Entries with model source code
....

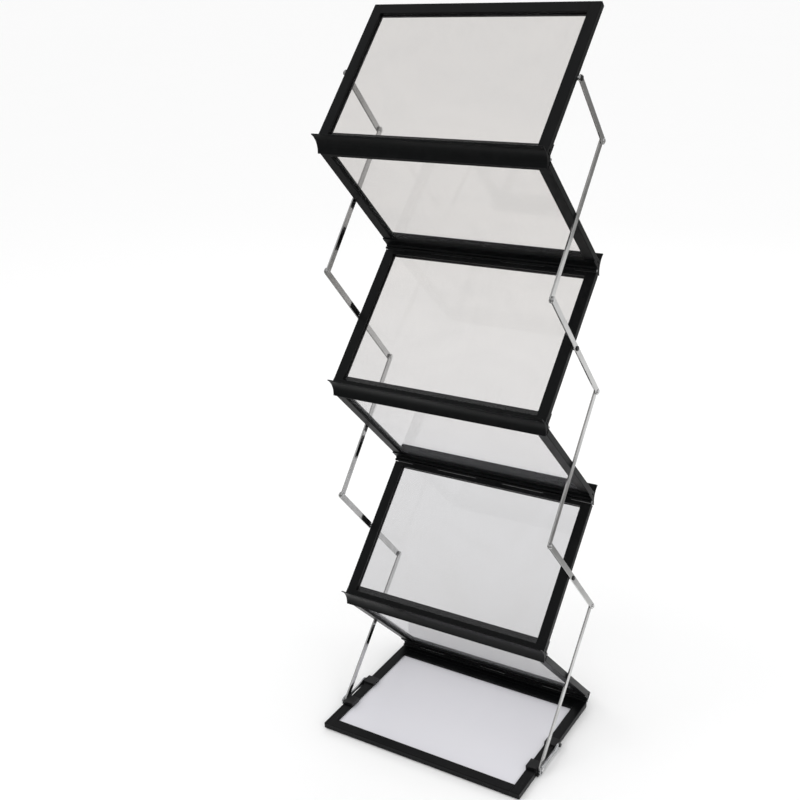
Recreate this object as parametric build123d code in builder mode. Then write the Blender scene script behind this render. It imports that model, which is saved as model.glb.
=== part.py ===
from build123d import *
from math import sin, cos, asin, radians, sqrt
import os

# Folding two-sided brochure rack.
# A flat base frame carries six hinged frames in a zig-zag: rear shelves lean forward as they
# rise from a rear hinge, front shelves lean back as they rise from a front hinge. Chains of
# flat arms run up both sides and keep the zig-zag moving as one.
# Millimetres, +Z up, X across the rack, -Y is the front where a reader stands.
# Origin on the floor, under the centre of the rack's overall box.

os.makedirs("parts", exist_ok=True)

# ---------------------------------------------------------------- driving dimensions
WIDTH = 445.0          # overall width of every frame
HALF_WIDTH = WIDTH / 2
RAIL_WIDTH = 20.0      # face width of the side rails
RAIL_MID = HALF_WIDTH - RAIL_WIDTH / 2
RAIL_INNER = HALF_WIDTH - RAIL_WIDTH
CROSS_RAIL_LENGTH = 2 * RAIL_INNER - 0.16   # clears the side rails at both ends
FRAME_THICK = 12.5
HINGE_SPAN = 302.0     # hinge axis to hinge axis of one frame, and the pitch of the arm pivots
STACK_PITCH = 20.0     # stacking height of one frame in the folded rack
LEAN_FRONT = 44.0      # front shelf plane above horizontal, degrees
LEAN_REAR = 47.0       # rear shelf plane above horizontal, degrees
Y_HINGE = 130.9        # rear base hinge axis
Z_HINGE = 14.75
SIDES = (("right", 1), ("left", -1))    # right is +X

# Frame section: heights are above the frame's own lower hinge axis
UNDERSIDE = 7.25
TOPSIDE = UNDERSIDE + FRAME_THICK
GROOVE = 3.2           # glazing groove height
GROOVE_LOW = UNDERSIDE + FRAME_THICK / 2 - GROOVE / 2
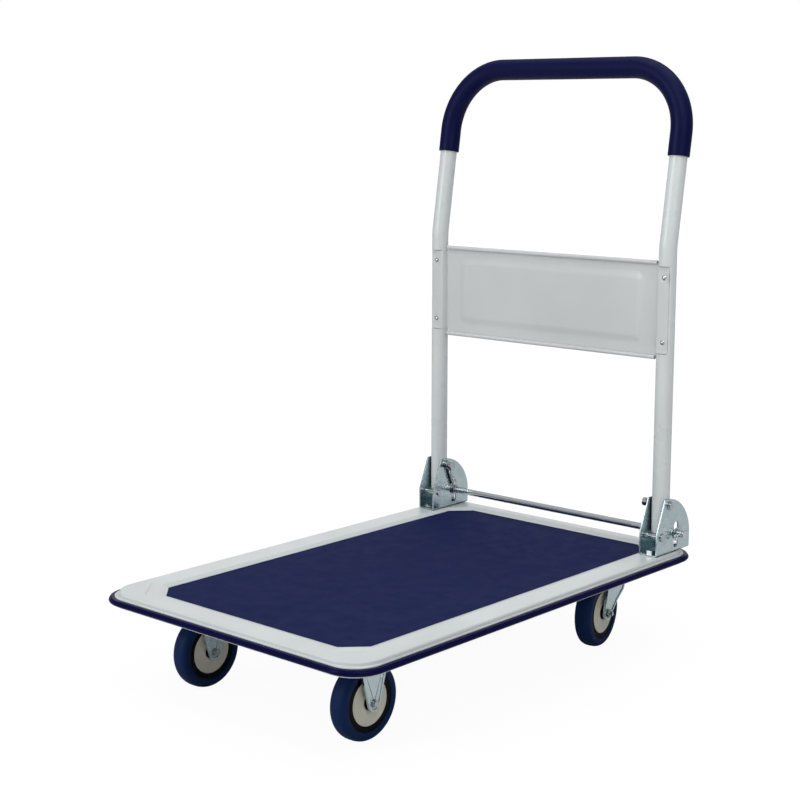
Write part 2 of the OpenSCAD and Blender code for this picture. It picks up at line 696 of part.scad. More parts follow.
// axle parts about a wheel's middle
axle = [0, 0, axle_z];
// front axle: hollow-ended round head on the left, nut on the right
module front_axle() color([0.74, 0.76, 0.76]) {
  ybar(axle, axle_r, -leg_out - 3, leg_out + 4);
  ybar(axle, 4.9, leg_out + clearance, leg_out + 2.4);
  difference() {
    ybar(axle, 3.6, leg_out + 2, leg_out + 4);
    ybar(axle, 2, leg_out + 3, leg_out + 5);
  }
}
// rear axle: hexagon head on the right, nut on the left
module rear_axle() color([0.74, 0.76, 0.76]) {
  ybar(axle, axle_r, -leg_out - 3, leg_out + 8);
  translate([0, -leg_out - clearance, axle_z]) rotate([90, 0, 0]) hex_prism(axle_flats, 4);
}
module axle_nut() color([0.70, 0.72, 0.72]) difference() {
  rotate([-90, 0, 0]) hex_prism(axle_flats, 5);
  translate([0, -1, 0]) rotate([-90, 0, 0]) cylinder(r = axle_r + clearance, h = 8);
}
module rear_axle_nut() translate([0, leg_out + clearance, axle_z]) axle_nut();
module axle_sleeve() color([0.62, 0.64, 0.65]) difference() {
  ybar(axle, sleeve_r, -leg_in + clearance, leg_in - clearance);
  ybar(axle, axle_r + clearance, -20, 20);
}
module front_axles() for (side = [left, right]) at_front(side) front_axle();
module front_axle_nuts() for (side = [left, right]) at_front(side)
  translate([0, -leg_out - clearance, axle_z]) rotate([0, 0, 180]) axle_nut();
module front_axle_sleeves() for (side = [left, right]) at_front(side) axle_sleeve();
module rear_left_axle() at_rear_wheel(left) rear_axle();
module rear_right_axle() at_rear_wheel(right) rear_axle();
module rear_left_axle_nut() at_rear_wheel(left) rear_axle_nut();
module rear_right_axle_nut() at_rear_wheel(right) rear_axle_nut();
module rear_left_axle_sleeve() at_rear_wheel(left) axle_sleeve();
module rear_right_axle_sleeve() at_rear_wheel(right) axle_sleeve();

module caster_bolts() color([0.72, 0.74, 0.74]) at_caster_bolts() {
  translate([0, 0, plate_top + channel_t + seat_gap]) hex_prism(bolt_flats, bolt_head_h);
  translate([0, 0, 108.5]) cylinder(r = bolt_r, h = 14);
}
module caster_nuts() color([0.70, 0.72, 0.72]) at_caster_bolts()
  translate([0, 0, plate_bottom - clearance - caster_nut_h]) nut(caster_nut_h);

// ---------- wheels, about a wheel's middle ----------
tyre_in = 37.5;                             // bore of the tyre
tyre_edge_r = 3;
core_r = tyre_in - 0.03;
disc_r = 30;                                // outside of the caps
hub_bore_r = 8;                             // outside of the bush
hub_half_w = 13.5;

// sections have X as radius from the axle and Y along it
module wheel_turn()
  translate([0, 0, axle_z]) rotate([90, 0, 0]) rotate_extrude($fn = 128) children();
module band(inner_r, outer_r, half_w)
  translate([inner_r, -half_w]) square([outer_r - inner_r, 2 * half_w]);
module tyre() color([0.05, 0.13, 0.25]) wheel_turn() {
  half_w = wheel_w / 2;
  band(tyre_in, wheel_r, half_w - tyre_edge_r);
  band(tyre_in, wheel_r - tyre_edge_r, half_w);
  for (s = [-1, 1]) translate([wheel_r - tyre_edge_r, s * (half_w - tyre_edge_r)])
    circle(tyre_edge_r, $fn = 32);
}
module core() color([0.06, 0.06, 0.07]) wheel_turn() {
  band(29, core_r, 9);
  band(30.1, core_r, 10.8);
  band(9.5, disc_r, 4);
  band(hub_bore_r + 0.02, hub_bore_r + 1.92, hub_half_w);
}
module caps() color([0.60, 0.59, 0.55]) wheel_turn()
  for (y = [-11.1, 9.02]) translate([10.1, y]) square([disc_r - 10.1, 2.08]);
module bush() color([0.5, 0.45, 0.3]) wheel_turn()
  band(sleeve_r + clearance, hub_bore_r, hub_half_w);

module front_left_tyre() at_front(left) tyre();
module front_left_core() at_front(left) core();
module front_left_caps() at_front(left) caps();
module front_left_bush() at_front(left) bush();
module front_right_tyre() at_front(right) tyre();
module front_right_core() at_front(right) core();
module front_right_caps() at_front(right) caps();
module front_right_bush() at_front(right) bush();
module rear_left_tyre() at_rear_wheel(left) tyre();
module rear_left_core() at_rear_wheel(left) core();
module rear_left_caps() at_rear_wheel(left) caps();
module rear_left_bush() at_rear_wheel(left) bush();
module rear_right_tyre() at_rear_wheel(right) tyre();
module rear_right_core() at_rear_wheel(right) core();
module rear_right_caps() at_rear_wheel(right) caps();
module rear_right_bush() at_rear_wheel(right) bush();

deck_pan();
deck_mat();
edge_bumper();
front_channel();
rear_channel();
left_bracket();
right_bracket();
bracket_bolts();
bracket_nuts();
pivot_pins();
stop_pins();
front_left_fork();
front_right_fork();
caster_bolts();
caster_nuts();
front_axles();
front_axle_nuts();
front_axle_sleeves();
rear_left_swivel_plate();
rear_right_swivel_plate();
kingpins();
handle_tube();
grip_sleeve();
back_panel();
panel_rivets();
pivot_bushes();
lock_rod();
cotter_pins();
rod_washers();
left_return_spring();
right_return_spring();
rear_left_fork();
rear_left_axle();
rear_left_axle_nut();
rear_left_axle_sleeve();
rear_left_race_balls();
rear_right_fork();
rear_right_axle();
rear_right_axle_nut();
rear_right_axle_sleeve();
rear_right_race_balls();
front_left_tyre();
front_left_core();
front_left_caps();
front_left_bush();
front_right_tyre();
front_right_core();
front_right_caps();
front_right_bush();
rear_left_tyre();
rear_left_core();
rear_left_caps();
rear_left_bush();
rear_right_tyre();
rear_right_core();
rear_right_caps();
rear_right_bush();
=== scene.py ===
"""A platform trolley: flat deck with a mat and an edge bumper, push handle, four wheels.

+X is the front, +Y the left and +Z up. The deck is centred on the origin, the wheels stand
on z = 0 and the handle rises at the rear (-X). Lengths are in millimetres until a mesh is
made; lights, camera and textures are in metres.
"""
import json
import math

import bpy
import numpy as np
from mathutils import Matrix, Vector


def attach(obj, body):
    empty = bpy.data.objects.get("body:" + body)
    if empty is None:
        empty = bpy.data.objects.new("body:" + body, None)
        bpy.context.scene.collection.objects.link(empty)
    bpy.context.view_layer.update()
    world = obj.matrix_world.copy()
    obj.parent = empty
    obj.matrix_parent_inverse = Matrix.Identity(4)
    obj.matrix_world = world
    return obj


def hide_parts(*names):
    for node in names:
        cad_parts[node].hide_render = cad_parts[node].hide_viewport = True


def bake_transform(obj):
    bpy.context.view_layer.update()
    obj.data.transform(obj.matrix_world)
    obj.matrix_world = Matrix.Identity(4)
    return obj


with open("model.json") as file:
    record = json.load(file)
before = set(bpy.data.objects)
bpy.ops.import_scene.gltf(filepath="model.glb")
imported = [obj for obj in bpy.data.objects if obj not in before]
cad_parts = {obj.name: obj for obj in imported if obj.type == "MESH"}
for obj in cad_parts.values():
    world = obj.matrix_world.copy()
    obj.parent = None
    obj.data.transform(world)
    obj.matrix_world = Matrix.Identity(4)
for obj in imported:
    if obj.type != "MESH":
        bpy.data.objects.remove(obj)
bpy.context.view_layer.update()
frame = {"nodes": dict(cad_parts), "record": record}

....

**Work to be completed**
Extract from the listing above the lines between the line containing "deck_pan();" and the line containing "record = json.load(file)", keeping both of those lines. Output nothing else.

**Correct answer**
deck_pan();
deck_mat();
edge_bumper();
front_channel();
rear_channel();
left_bracket();
right_bracket();
bracket_bolts();
bracket_nuts();
pivot_pins();
stop_pins();
front_left_fork();
front_right_fork();
caster_bolts();
caster_nuts();
front_axles();
front_axle_nuts();
front_axle_sleeves();
rear_left_swivel_plate();
rear_right_swivel_plate();
kingpins();
handle_tube();
grip_sleeve();
back_panel();
panel_rivets();
pivot_bushes();
lock_rod();
cotter_pins();
rod_washers();
left_return_spring();
right_return_spring();
rear_left_fork();
rear_left_axle();
rear_left_axle_nut();
rear_left_axle_sleeve();
rear_left_race_balls();
rear_right_fork();
rear_right_axle();
rear_right_axle_nut();
rear_right_axle_sleeve();
rear_right_race_balls();
front_left_tyre();
front_left_core();
front_left_caps();
front_left_bush();
front_right_tyre();
front_right_core();
front_right_caps();
front_right_bush();
rear_left_tyre();
rear_left_core();
rear_left_caps();
rear_left_bush();
rear_right_tyre();
rear_right_core();
rear_right_caps();
rear_right_bush();
=== scene.py ===
"""A platform trolley: flat deck with a mat and an edge bumper, push handle, four wheels.

+X is the front, +Y the left and +Z up. The deck is centred on the origin, the wheels stand
on z = 0 and the handle rises at the rear (-X). Lengths are in millimetres until a mesh is
made; lights, camera and textures are in metres.
"""
import json
import math

import bpy
import numpy as np
from mathutils import Matrix, Vector


def attach(obj, body):
    empty = bpy.data.objects.get("body:" + body)
    if empty is None:
        empty = bpy.data.objects.new("body:" + body, None)
        bpy.context.scene.collection.objects.link(empty)
    bpy.context.view_layer.update()
    world = obj.matrix_world.copy()
    obj.parent = empty
    obj.matrix_parent_inverse = Matrix.Identity(4)
    obj.matrix_world = world
    return obj


def hide_parts(*names):
    for node in names:
        cad_parts[node].hide_render = cad_parts[node].hide_viewport = True


def bake_transform(obj):
    bpy.context.view_layer.update()
    obj.data.transform(obj.matrix_world)
    obj.matrix_world = Matrix.Identity(4)
    return obj


with open("model.json") as file:
    record = json.load(file)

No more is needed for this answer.